Repeat exactly what appears from the opening line of the listing to the line with "wasm.setup();", inclusive.

## Begin COLLECTED MATERIAL

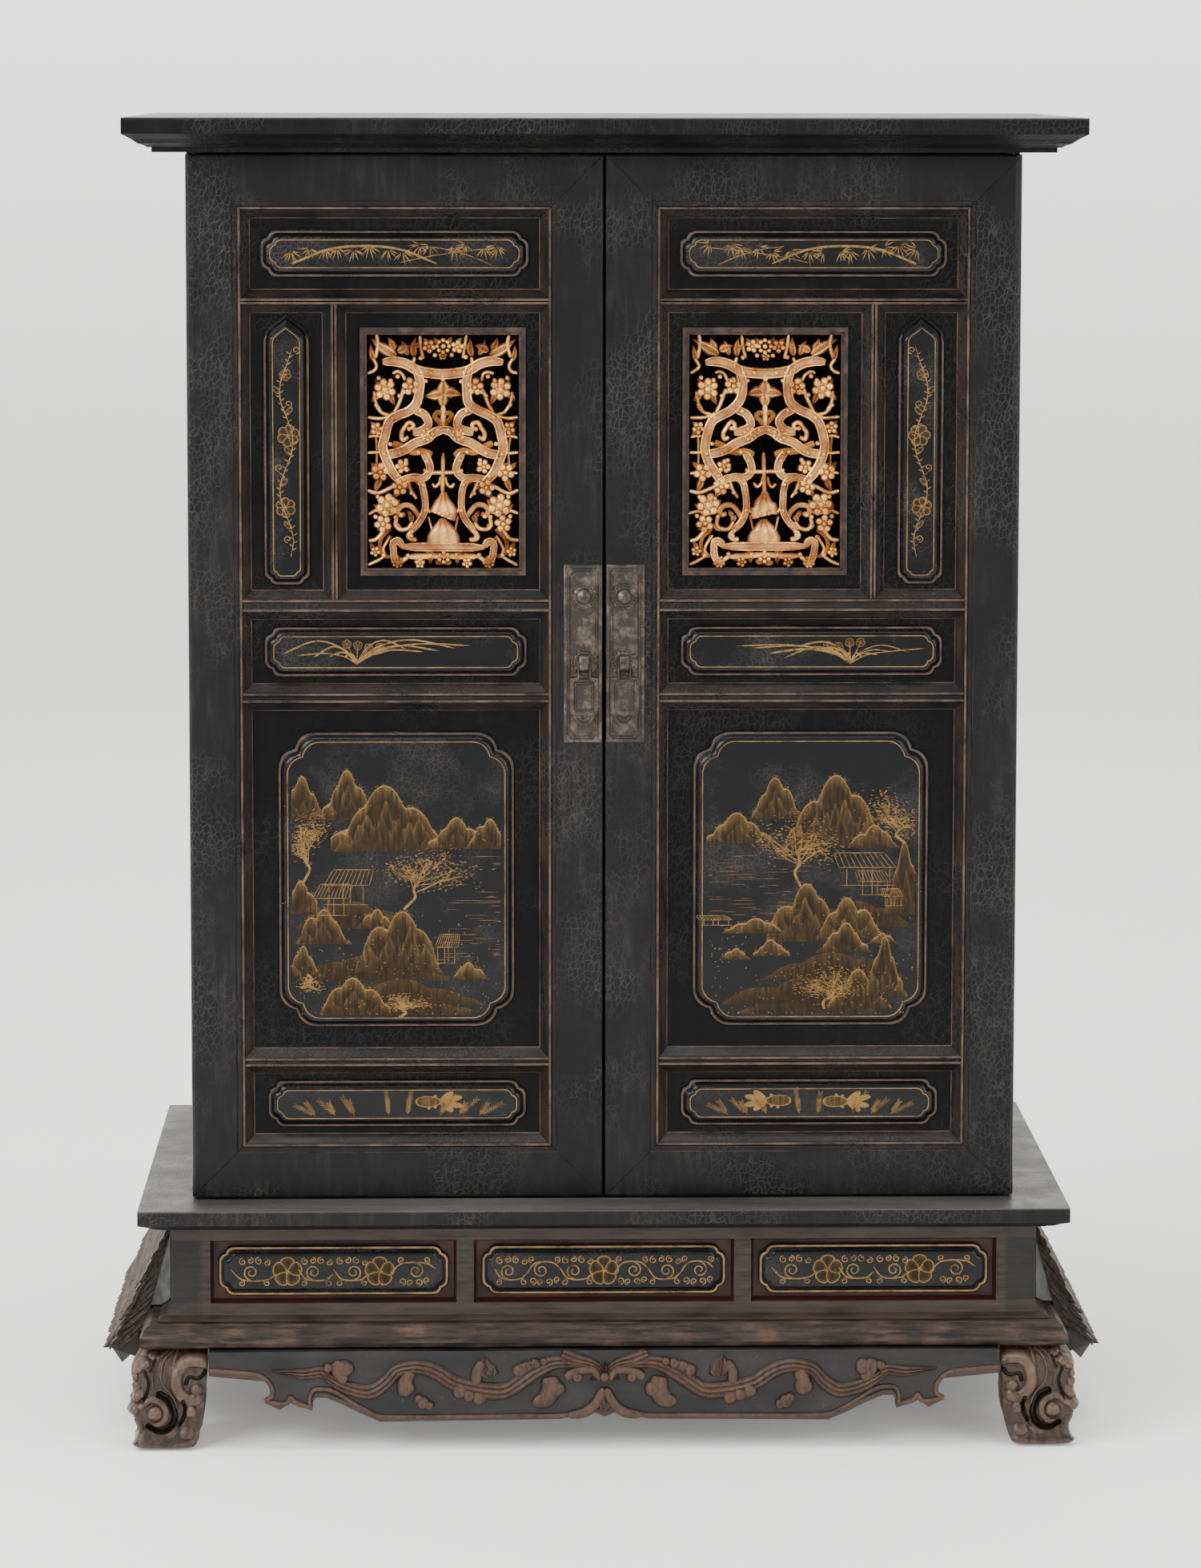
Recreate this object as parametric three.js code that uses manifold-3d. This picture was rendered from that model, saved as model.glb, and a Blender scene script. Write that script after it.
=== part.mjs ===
// Lacquered wood shrine: a two-door cabinet on a carved stand.
// Millimetres, +Z up. The front faces -Y and the origin is on the floor, in the middle of the feet.
import * as THREE from 'three';
import { mergeVertices } from 'three/addons/utils/BufferGeometryUtils.js';
import Module from 'manifold-3d';

const wasm = await Module();
wasm.setup();

// Fits that every joint shares
const clearance = 0.3; // gap between two pieces that touch
const overrun = 3; // how far a cut reaches past the face that it opens
const weldDistance = 1e-4; // corners closer than this are one corner
const arcSteps = 3; // straight steps in each small quarter round
const sharpestMitre = 0.35; // keeps the mitre of a sharp corner from running far out

// Door leaves: frame, rails and the openings between them, from the bottom up
const doorPairWidth = 680;
const doorGap = 2; // between the two meeting edges
const doorThickness = 22;
const doorRunningGap = 2; // above and below the leaves
const frameFace = 37; // flat face of the frame members
const frameMoulding = 15; // moulded edge between the flat face and the opening
const outerEdgeRadius = 6; // rounds the stile that turns on its pins
const innerEdgeRadius = 1.5;
const bottomOpening = 50;
const railDWidth = 22;
const largeOpening = 280;
const railCWidth = 23;
const middleOpening = 52;
const railBWidth = 25;
const pierceOpening = 226;
const railAWidth = 20;
const topOpening = 57;
const muntinWidth = 20;
const narrowOpening = 58; // width of the tall narrow opening beside the pierced one

// Moulded edge: a quirk, a hollow, a thin crest, then a slope down to the panel
const quirkWidth = 1;
const quirkDepth = 1.6;
const hollowEnd = 4.4;
const hollowDepth = 1.9;
const crestStart = 5.6;
const crestEnd = 7.2;
const crestDepth = 0.6;
const slopeStart = 8.4;
const slopeStartDepth = 2.2;

// Panels, which float in grooves of the frame
const panelFront = 10; // depth of the panel ground behind the door face
const panelThickness = 6;
const grooveDepth = 4;

// Raised cartouche on each panel: rise of its rim, shoulder and field above the ground
const rimWidth = 2.2;
const rimRise = 1.8;
const rimCrown = 2.4;
const shoulderInset = 4.4;
const shoulderRise = 4.6;
const fieldInset = 7.5;
const fieldRise = 5.6;
const cartoucheRoot = 1; // how far the cartouche is let into its ground

// Outlines of the cartouches: width and height, reach of the corner lobes, and depth of their cusp
const topCartouche = { width: 218, height: 38, lobe: 13, cusp: 6 };
const middleCartouche = { width: 215, height: 41, lobe: 13, cusp: 6 };
const largeCartouche = { width: 194, height: 245, lobe: 30, cusp: 14 };
const bottomCartouche = { width: 213, height: 39, lobe: 13, cusp: 6 };
const narrowCartouche = { width: 37.5, height: 218, lobe: 10, cusp: 4.5, arch: 20 };
const narrowCartoucheFoot = 7.5; // ground left under the narrow cartouche

// Pierced panel: its raised border and the window that holds the openwork
const borderWidth = 135;
const borderHeight = 203;
const windowWidth = 124;
const windowHeight = 191;
const borderRise = 2.5;
const openworkThickness = 7;
const openworkSink = 0.8; // the carving lies this far behind the border

// Door pins
const pivotInset = 11; // from the outer edge of the stile to the axis
const pivotRadius = 5;
const pivotLength = 9; // past the end of the stile
const pivotSides = 16;

// Door fittings: half plate, pull and the strap that holds it
const plateWidth = 31;
const plateHeight = 146;
const plateBase = 379; // above the foot of the leaf
const plateThickness = 1.2;
const plateEdge = 1; // from the meeting edge
const fittingInset = 15.5; // from the meeting edge to the middle of the studs
const studHeight = 499;
const studRadius = 6.5;
const studRise = 5;
const rosetteRadius = 11;
const rosetteRise = 1.4;
const rosetteCrown = 0.82; // share of the radius that is left at the top
const rosetteSides = 20;
const studCrown = 0.5;
const studSides = 16;
const bossShoulder = [0.94, 0.6]; // shares of radius and rise
const strikeHeight = 401;
const strikeRadius = 9;
const strikeRise = 1;
const pullPinHeight = 445; // axis on which the pull swings
const pullPinStandoff = 5.4; // from the door face to that axis
const pullPinRadius = 1.2;
const strapWidth = 7.6;
const strapTop = 6.4; // above the pin
const strapBottom = 8; // below the pin
const strapFront = 3.6; // in front of the pin
const strapWall = 1.5;
const pullNeckWidth = 11.2;
const pullNeckRim = 1.5;
const pullShoulder = 12.6; // below the pin
const pullLength = 43;
const pullWidth = 23;
const pullRim = 3.4;
const pullThickness = 2.4;
const pullWeb = 1.1; // thickness of the sunk middle

// Carcass
const cabinetDepth = 371; // from the face of the leaves to the back
const carcassGap = 3; // from the back of the leaves to the carcass
const sideThickness = 20;
const backThickness = 10;
const backInset = 5;
const boardGroove = 6;
const shelfThickness = 14;
const shelfHeight = 430; // above the stand top
const shelfSetback = 12;

// Cornice: slab, ogee and fillet, from the top down
const corniceOverhang = 48;
const corniceSlab = 13;
const corniceOgee = 11;
const corniceFillet = 4;
const corniceOgeeReach = 20;
const corniceFilletReach = 3;

// Stand top
const standSideLedge = 42.5; // of the stand top beside the cabinet
const standFrontLedge = 44; // in front of the leaves
const standBackLedge = 15; // behind the cabinet
const standTopSlab = 12;
const standTopOgee = 8;
const standTopOgeeReach = 20;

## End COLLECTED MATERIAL

ANSWER TO THIS TASK:
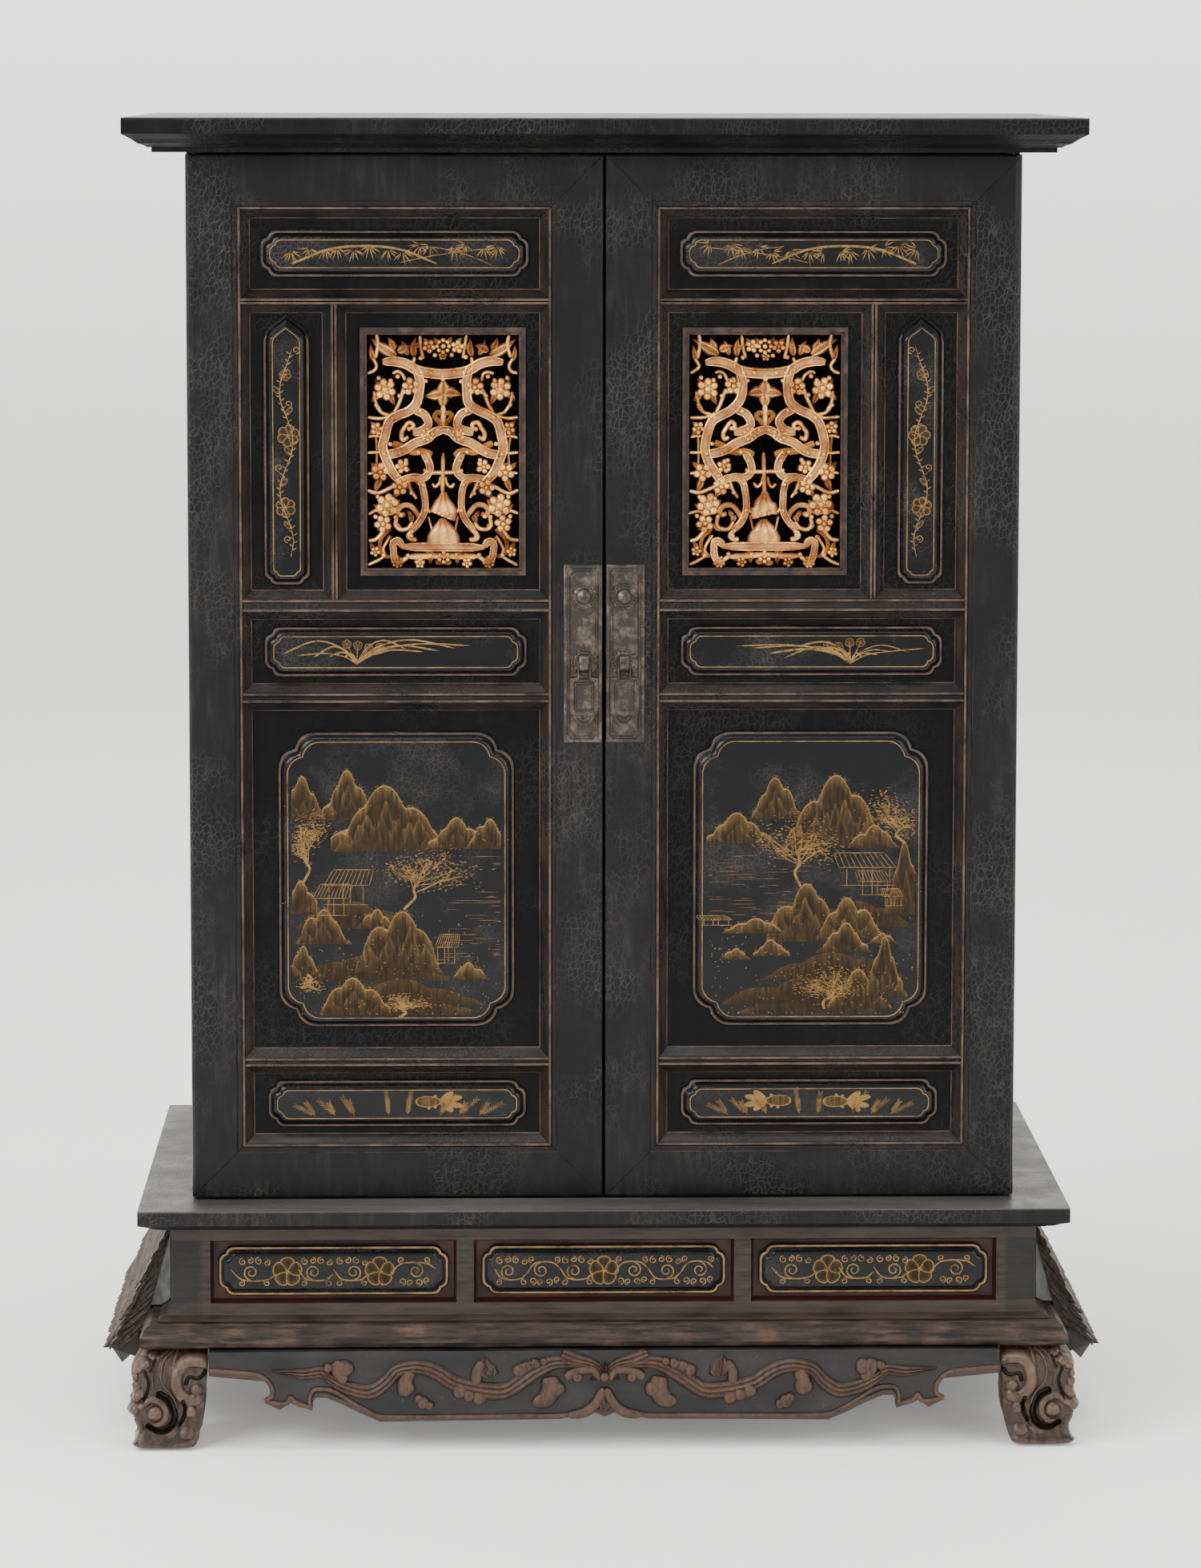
Recreate this object as parametric three.js code that uses manifold-3d. This picture was rendered from that model, saved as model.glb, and a Blender scene script. Write that script after it.
=== part.mjs ===
// Lacquered wood shrine: a two-door cabinet on a carved stand.
// Millimetres, +Z up. The front faces -Y and the origin is on the floor, in the middle of the feet.
import * as THREE from 'three';
import { mergeVertices } from 'three/addons/utils/BufferGeometryUtils.js';
import Module from 'manifold-3d';

const wasm = await Module();
wasm.setup();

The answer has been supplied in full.